[Written exercise]
Please give back word for word the lines below, from the first one through the one with "FOOT_PLACES = [(x, y)".

[Material]
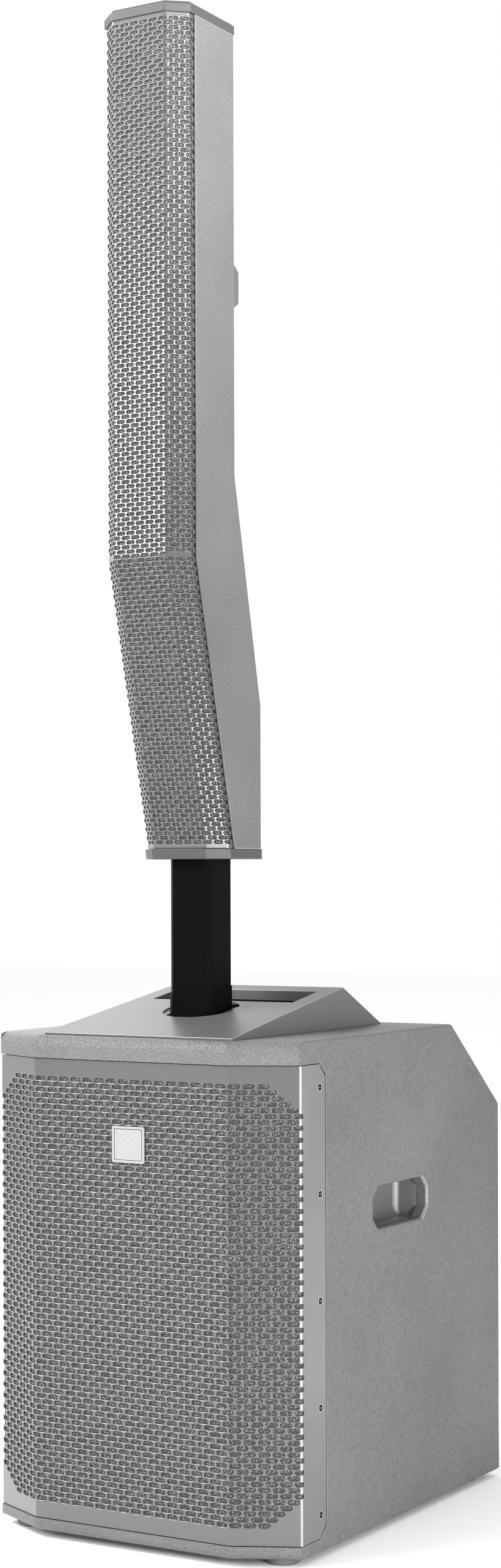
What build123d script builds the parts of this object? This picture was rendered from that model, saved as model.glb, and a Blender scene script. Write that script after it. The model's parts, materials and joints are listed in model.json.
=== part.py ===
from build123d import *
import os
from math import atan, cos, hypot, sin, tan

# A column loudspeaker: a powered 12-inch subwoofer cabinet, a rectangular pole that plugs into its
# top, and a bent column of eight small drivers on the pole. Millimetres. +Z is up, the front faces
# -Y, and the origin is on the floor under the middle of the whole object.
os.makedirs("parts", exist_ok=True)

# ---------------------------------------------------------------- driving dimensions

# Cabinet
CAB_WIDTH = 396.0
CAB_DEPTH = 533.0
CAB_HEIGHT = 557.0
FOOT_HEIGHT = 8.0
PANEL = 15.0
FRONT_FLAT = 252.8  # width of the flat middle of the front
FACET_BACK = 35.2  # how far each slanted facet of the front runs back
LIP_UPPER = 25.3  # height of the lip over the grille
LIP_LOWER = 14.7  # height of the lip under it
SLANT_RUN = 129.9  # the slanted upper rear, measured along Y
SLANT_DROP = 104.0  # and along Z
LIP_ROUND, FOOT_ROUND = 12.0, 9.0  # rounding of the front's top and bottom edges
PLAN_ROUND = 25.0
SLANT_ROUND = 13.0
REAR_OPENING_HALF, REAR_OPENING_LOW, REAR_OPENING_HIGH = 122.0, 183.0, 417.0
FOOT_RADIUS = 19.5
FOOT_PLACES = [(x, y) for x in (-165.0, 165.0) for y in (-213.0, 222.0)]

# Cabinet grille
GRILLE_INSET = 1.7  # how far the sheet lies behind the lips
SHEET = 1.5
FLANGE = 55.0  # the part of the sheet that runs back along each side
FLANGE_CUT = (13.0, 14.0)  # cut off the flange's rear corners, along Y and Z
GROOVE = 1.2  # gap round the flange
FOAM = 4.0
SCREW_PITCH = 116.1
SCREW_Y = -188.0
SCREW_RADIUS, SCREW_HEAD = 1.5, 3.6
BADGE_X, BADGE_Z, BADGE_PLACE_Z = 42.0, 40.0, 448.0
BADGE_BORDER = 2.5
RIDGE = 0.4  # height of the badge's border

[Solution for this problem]
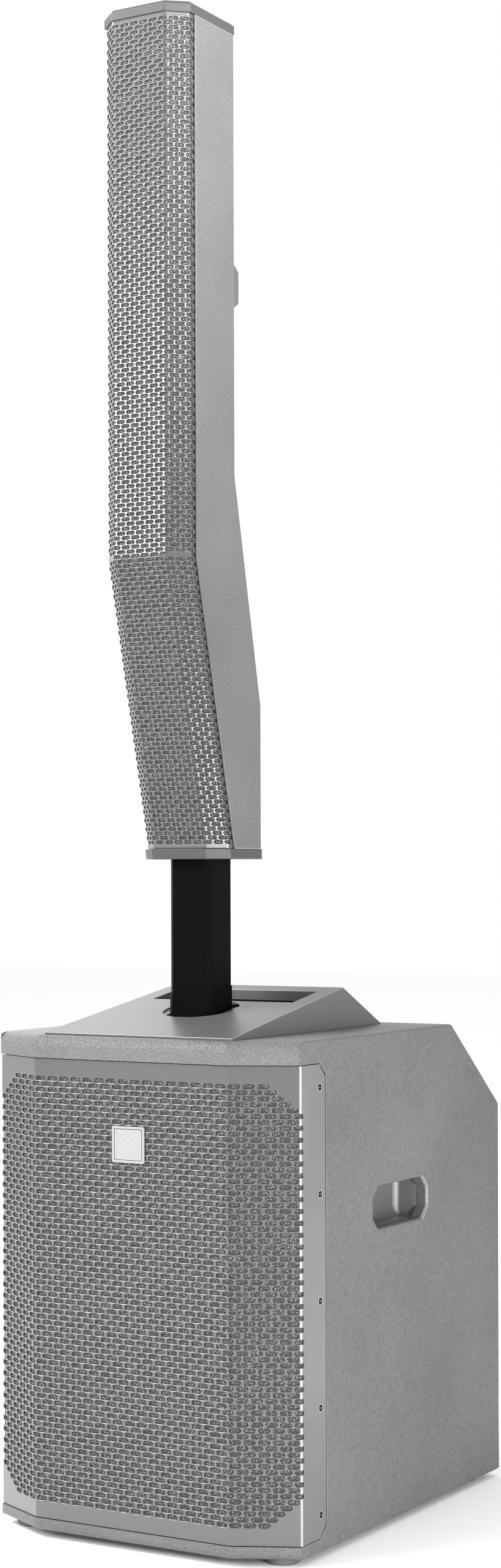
What build123d script builds the parts of this object? This picture was rendered from that model, saved as model.glb, and a Blender scene script. Write that script after it. The model's parts, materials and joints are listed in model.json.
=== part.py ===
from build123d import *
import os
from math import atan, cos, hypot, sin, tan

# A column loudspeaker: a powered 12-inch subwoofer cabinet, a rectangular pole that plugs into its
# top, and a bent column of eight small drivers on the pole. Millimetres. +Z is up, the front faces
# -Y, and the origin is on the floor under the middle of the whole object.
os.makedirs("parts", exist_ok=True)

# ---------------------------------------------------------------- driving dimensions

# Cabinet
CAB_WIDTH = 396.0
CAB_DEPTH = 533.0
CAB_HEIGHT = 557.0
FOOT_HEIGHT = 8.0
PANEL = 15.0
FRONT_FLAT = 252.8  # width of the flat middle of the front
FACET_BACK = 35.2  # how far each slanted facet of the front runs back
LIP_UPPER = 25.3  # height of the lip over the grille
LIP_LOWER = 14.7  # height of the lip under it
SLANT_RUN = 129.9  # the slanted upper rear, measured along Y
SLANT_DROP = 104.0  # and along Z
LIP_ROUND, FOOT_ROUND = 12.0, 9.0  # rounding of the front's top and bottom edges
PLAN_ROUND = 25.0
SLANT_ROUND = 13.0
REAR_OPENING_HALF, REAR_OPENING_LOW, REAR_OPENING_HIGH = 122.0, 183.0, 417.0
FOOT_RADIUS = 19.5
FOOT_PLACES = [(x, y) for x in (-165.0, 165.0) for y in (-213.0, 222.0)]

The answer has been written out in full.